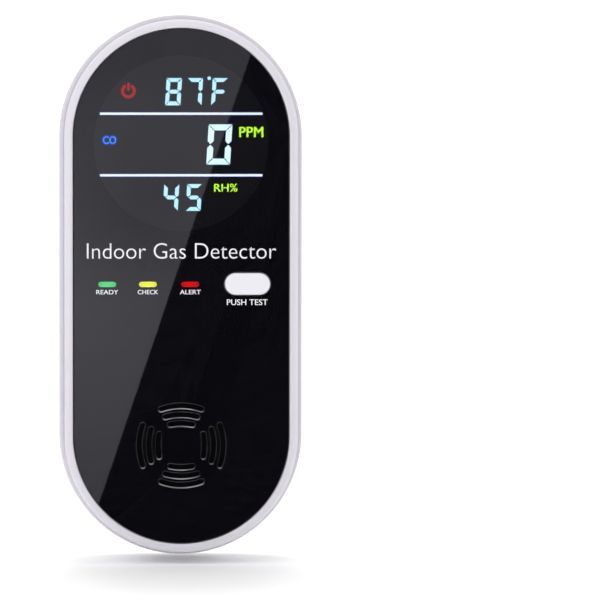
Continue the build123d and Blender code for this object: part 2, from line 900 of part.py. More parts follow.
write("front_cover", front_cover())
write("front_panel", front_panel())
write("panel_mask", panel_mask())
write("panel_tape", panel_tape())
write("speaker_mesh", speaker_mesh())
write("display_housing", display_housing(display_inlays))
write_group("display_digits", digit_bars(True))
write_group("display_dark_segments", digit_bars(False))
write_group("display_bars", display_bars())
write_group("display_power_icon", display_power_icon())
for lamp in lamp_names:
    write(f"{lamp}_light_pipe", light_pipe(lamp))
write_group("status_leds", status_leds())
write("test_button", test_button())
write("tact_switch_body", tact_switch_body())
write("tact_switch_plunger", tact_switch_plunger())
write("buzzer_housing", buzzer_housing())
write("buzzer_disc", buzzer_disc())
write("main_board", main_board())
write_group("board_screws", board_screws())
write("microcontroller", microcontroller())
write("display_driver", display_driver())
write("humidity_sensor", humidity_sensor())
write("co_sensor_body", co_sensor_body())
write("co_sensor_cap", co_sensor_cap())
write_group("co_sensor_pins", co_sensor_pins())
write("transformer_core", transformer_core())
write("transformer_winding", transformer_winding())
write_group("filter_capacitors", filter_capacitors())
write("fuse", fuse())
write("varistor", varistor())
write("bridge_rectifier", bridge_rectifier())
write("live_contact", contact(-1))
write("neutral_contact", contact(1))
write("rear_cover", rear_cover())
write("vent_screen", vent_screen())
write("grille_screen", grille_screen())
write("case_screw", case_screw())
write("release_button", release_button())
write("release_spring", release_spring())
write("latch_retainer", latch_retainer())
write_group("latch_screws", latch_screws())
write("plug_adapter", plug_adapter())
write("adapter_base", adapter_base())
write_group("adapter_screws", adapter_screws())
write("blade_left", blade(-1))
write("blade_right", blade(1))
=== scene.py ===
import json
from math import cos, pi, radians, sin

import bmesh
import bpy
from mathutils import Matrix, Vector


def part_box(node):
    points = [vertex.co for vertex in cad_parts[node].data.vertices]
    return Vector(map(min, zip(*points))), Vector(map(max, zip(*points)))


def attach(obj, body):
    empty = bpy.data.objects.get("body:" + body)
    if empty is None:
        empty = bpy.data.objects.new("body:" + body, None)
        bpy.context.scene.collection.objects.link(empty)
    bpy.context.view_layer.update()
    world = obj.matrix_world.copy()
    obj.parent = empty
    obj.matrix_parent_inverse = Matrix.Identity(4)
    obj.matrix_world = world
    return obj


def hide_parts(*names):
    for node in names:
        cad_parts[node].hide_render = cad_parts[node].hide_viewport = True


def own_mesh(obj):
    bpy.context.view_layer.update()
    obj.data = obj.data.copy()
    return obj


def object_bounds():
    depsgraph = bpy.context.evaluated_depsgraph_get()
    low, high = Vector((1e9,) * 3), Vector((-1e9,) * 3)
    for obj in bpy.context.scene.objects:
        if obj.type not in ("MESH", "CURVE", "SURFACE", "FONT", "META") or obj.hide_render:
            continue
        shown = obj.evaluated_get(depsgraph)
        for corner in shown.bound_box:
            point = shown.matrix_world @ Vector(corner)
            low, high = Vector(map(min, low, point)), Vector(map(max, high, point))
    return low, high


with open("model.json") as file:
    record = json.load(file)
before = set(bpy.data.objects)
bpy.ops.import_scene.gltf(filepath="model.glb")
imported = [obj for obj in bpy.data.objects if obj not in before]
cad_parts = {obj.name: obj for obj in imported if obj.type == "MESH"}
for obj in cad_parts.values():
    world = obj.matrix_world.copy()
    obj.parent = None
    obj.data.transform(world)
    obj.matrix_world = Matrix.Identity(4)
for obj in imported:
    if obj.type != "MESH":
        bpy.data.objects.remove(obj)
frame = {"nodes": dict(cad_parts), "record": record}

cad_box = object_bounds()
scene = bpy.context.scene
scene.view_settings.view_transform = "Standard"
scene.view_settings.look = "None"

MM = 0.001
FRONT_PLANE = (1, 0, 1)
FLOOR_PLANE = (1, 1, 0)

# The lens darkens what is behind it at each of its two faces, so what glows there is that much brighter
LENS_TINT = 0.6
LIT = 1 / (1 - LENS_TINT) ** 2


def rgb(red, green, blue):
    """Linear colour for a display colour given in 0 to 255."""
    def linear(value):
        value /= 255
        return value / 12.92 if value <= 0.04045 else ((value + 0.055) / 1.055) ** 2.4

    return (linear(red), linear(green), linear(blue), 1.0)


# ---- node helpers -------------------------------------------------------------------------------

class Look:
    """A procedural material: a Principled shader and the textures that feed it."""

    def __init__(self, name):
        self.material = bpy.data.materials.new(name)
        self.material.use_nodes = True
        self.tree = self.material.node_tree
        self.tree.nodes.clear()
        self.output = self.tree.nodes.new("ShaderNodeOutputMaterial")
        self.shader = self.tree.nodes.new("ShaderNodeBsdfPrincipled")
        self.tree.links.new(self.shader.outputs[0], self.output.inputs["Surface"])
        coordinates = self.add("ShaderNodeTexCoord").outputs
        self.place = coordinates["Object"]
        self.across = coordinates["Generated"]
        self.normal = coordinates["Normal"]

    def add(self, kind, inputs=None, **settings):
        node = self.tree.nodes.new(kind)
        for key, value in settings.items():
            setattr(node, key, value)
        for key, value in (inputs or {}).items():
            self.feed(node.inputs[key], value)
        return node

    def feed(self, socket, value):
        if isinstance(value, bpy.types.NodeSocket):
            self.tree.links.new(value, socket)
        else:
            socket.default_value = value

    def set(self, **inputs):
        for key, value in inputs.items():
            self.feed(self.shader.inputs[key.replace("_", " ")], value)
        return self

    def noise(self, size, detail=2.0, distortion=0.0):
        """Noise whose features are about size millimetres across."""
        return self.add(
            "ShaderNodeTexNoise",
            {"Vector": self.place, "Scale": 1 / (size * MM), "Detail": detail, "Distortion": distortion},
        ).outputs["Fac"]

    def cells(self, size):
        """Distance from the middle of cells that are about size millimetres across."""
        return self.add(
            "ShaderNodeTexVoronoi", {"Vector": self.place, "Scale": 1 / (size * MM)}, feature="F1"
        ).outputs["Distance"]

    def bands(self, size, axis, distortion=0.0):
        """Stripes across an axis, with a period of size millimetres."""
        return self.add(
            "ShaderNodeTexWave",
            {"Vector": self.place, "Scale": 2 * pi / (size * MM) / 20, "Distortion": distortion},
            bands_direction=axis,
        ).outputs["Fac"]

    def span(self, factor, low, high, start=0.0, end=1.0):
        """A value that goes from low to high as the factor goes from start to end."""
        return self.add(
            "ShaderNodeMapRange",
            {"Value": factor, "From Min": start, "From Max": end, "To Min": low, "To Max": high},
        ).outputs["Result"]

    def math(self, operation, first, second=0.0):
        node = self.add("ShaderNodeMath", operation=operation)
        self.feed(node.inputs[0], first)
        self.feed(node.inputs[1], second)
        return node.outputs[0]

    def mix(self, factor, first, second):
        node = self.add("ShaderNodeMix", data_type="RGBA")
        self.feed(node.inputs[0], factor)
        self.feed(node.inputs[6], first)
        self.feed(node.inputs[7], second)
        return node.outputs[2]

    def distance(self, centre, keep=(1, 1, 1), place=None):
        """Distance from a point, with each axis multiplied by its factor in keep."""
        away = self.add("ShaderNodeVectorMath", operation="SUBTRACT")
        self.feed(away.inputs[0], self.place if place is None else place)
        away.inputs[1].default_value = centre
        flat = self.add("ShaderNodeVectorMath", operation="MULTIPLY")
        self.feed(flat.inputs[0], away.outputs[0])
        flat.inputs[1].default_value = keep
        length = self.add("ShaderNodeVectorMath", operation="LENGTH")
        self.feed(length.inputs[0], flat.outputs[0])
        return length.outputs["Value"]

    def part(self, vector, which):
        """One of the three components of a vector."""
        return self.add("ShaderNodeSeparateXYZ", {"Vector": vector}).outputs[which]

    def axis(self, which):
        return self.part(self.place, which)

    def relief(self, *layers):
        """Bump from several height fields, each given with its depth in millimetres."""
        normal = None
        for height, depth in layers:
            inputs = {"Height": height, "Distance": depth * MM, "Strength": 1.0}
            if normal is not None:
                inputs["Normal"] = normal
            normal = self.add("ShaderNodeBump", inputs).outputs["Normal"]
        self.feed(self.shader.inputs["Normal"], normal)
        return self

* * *

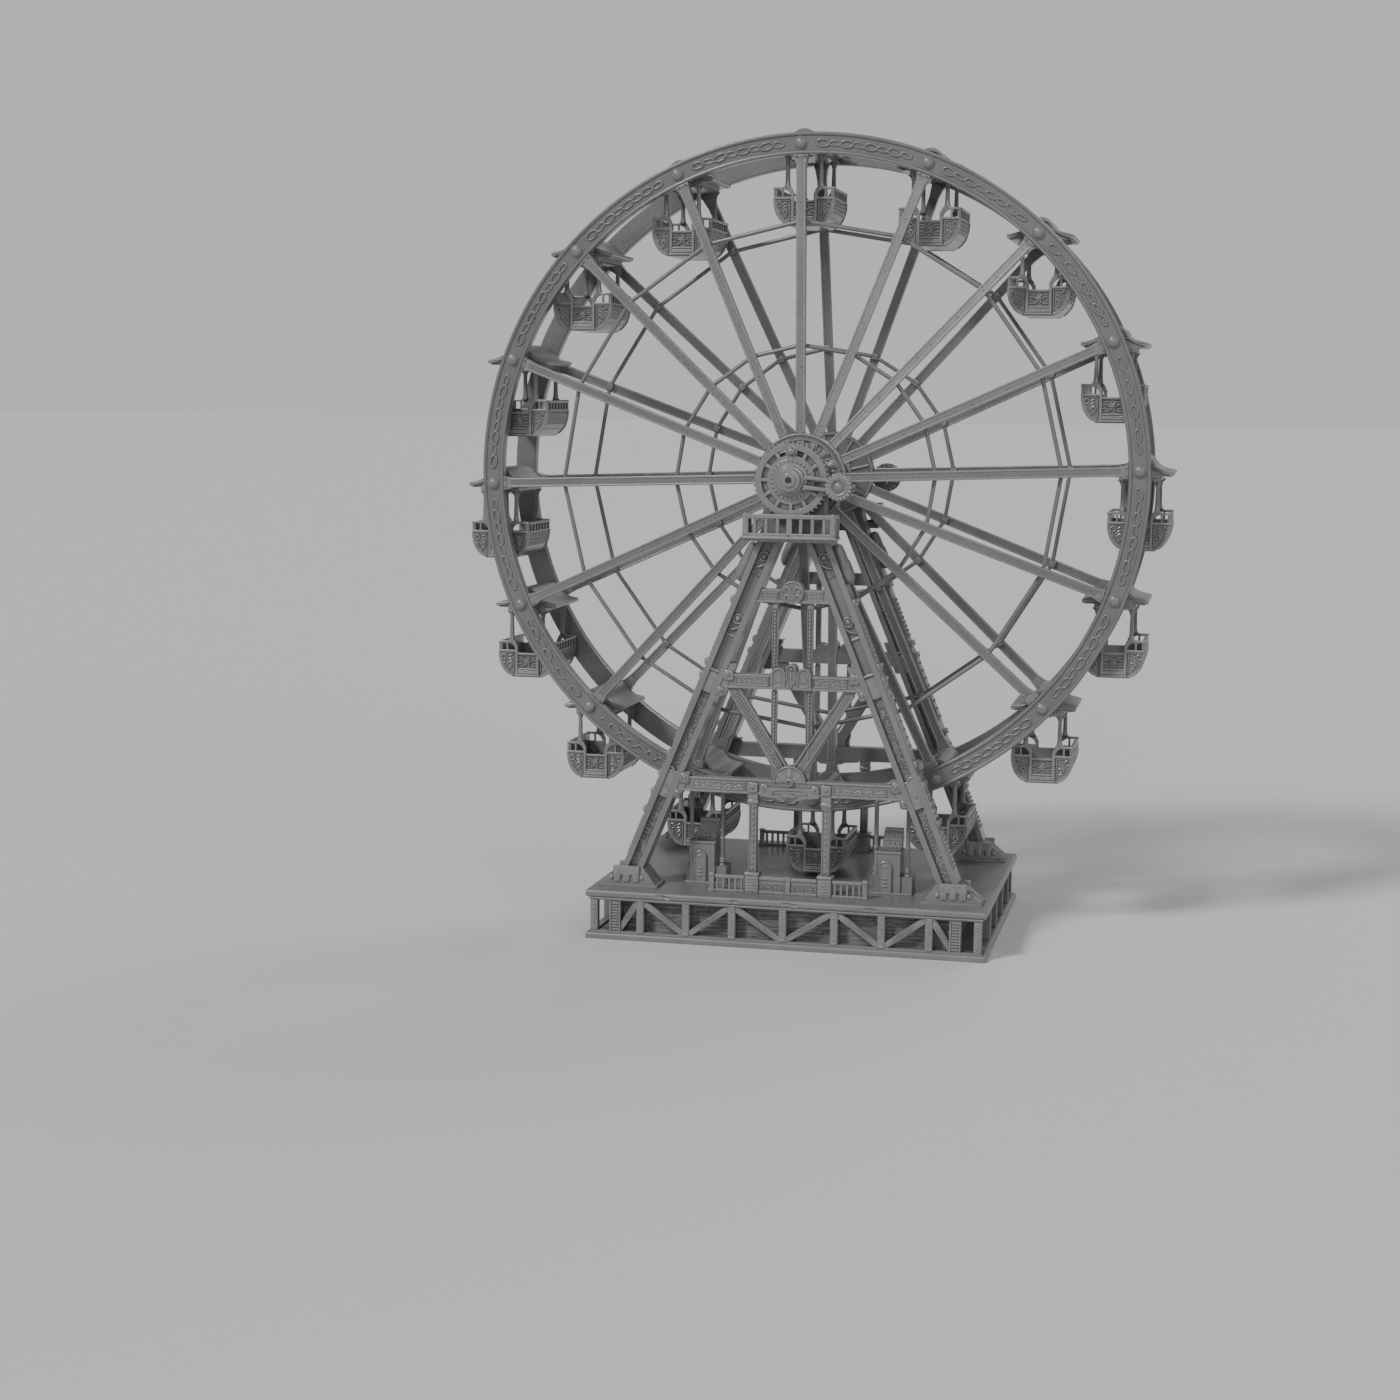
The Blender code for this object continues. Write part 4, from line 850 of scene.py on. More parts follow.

---

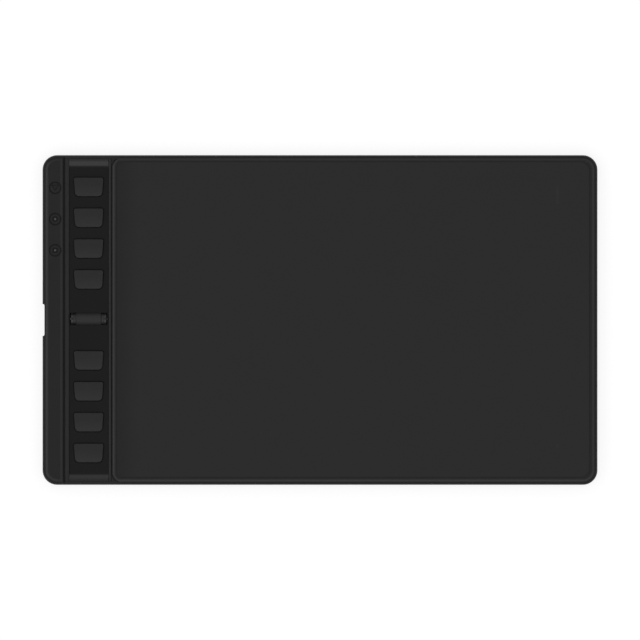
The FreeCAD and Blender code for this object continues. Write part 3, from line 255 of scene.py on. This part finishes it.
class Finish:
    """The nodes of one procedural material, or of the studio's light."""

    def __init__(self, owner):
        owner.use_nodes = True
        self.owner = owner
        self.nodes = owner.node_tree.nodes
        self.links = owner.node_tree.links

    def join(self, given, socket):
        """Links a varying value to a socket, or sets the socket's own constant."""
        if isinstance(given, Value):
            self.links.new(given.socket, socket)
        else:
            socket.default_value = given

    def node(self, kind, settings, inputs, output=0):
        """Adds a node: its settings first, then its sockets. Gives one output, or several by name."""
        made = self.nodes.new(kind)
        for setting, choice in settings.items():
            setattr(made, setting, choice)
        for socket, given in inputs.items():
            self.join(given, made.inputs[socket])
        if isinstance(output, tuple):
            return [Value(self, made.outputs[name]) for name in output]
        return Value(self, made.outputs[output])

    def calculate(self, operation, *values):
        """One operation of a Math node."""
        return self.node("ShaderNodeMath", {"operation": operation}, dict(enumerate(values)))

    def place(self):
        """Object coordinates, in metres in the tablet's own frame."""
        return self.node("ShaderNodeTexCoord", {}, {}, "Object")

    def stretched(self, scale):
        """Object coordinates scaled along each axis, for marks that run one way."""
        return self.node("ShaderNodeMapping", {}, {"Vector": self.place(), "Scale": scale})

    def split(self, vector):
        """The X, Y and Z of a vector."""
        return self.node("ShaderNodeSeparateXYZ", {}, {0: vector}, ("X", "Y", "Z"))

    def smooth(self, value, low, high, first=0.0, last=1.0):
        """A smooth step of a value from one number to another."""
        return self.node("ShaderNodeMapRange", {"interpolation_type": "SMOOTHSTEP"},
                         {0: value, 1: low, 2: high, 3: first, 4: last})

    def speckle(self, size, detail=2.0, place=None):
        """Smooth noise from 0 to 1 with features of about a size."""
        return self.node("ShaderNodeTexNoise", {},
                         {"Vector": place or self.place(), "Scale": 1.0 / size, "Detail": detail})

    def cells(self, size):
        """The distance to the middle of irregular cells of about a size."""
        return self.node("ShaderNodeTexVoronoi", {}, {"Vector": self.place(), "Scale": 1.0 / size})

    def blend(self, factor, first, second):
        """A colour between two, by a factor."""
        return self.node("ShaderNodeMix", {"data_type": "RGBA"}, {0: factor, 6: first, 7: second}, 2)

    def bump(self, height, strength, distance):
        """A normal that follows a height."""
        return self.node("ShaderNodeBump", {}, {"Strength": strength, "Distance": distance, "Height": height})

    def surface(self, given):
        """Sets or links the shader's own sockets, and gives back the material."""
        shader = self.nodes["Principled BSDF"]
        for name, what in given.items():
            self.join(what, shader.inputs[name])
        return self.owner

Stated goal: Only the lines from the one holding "The FreeCAD and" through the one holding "socket.default_value = given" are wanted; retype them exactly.

Task result:
The FreeCAD and Blender code for this object continues. Write part 3, from line 255 of scene.py on. This part finishes it.
class Finish:
    """The nodes of one procedural material, or of the studio's light."""

    def __init__(self, owner):
        owner.use_nodes = True
        self.owner = owner
        self.nodes = owner.node_tree.nodes
        self.links = owner.node_tree.links

    def join(self, given, socket):
        """Links a varying value to a socket, or sets the socket's own constant."""
        if isinstance(given, Value):
            self.links.new(given.socket, socket)
        else:
            socket.default_value = given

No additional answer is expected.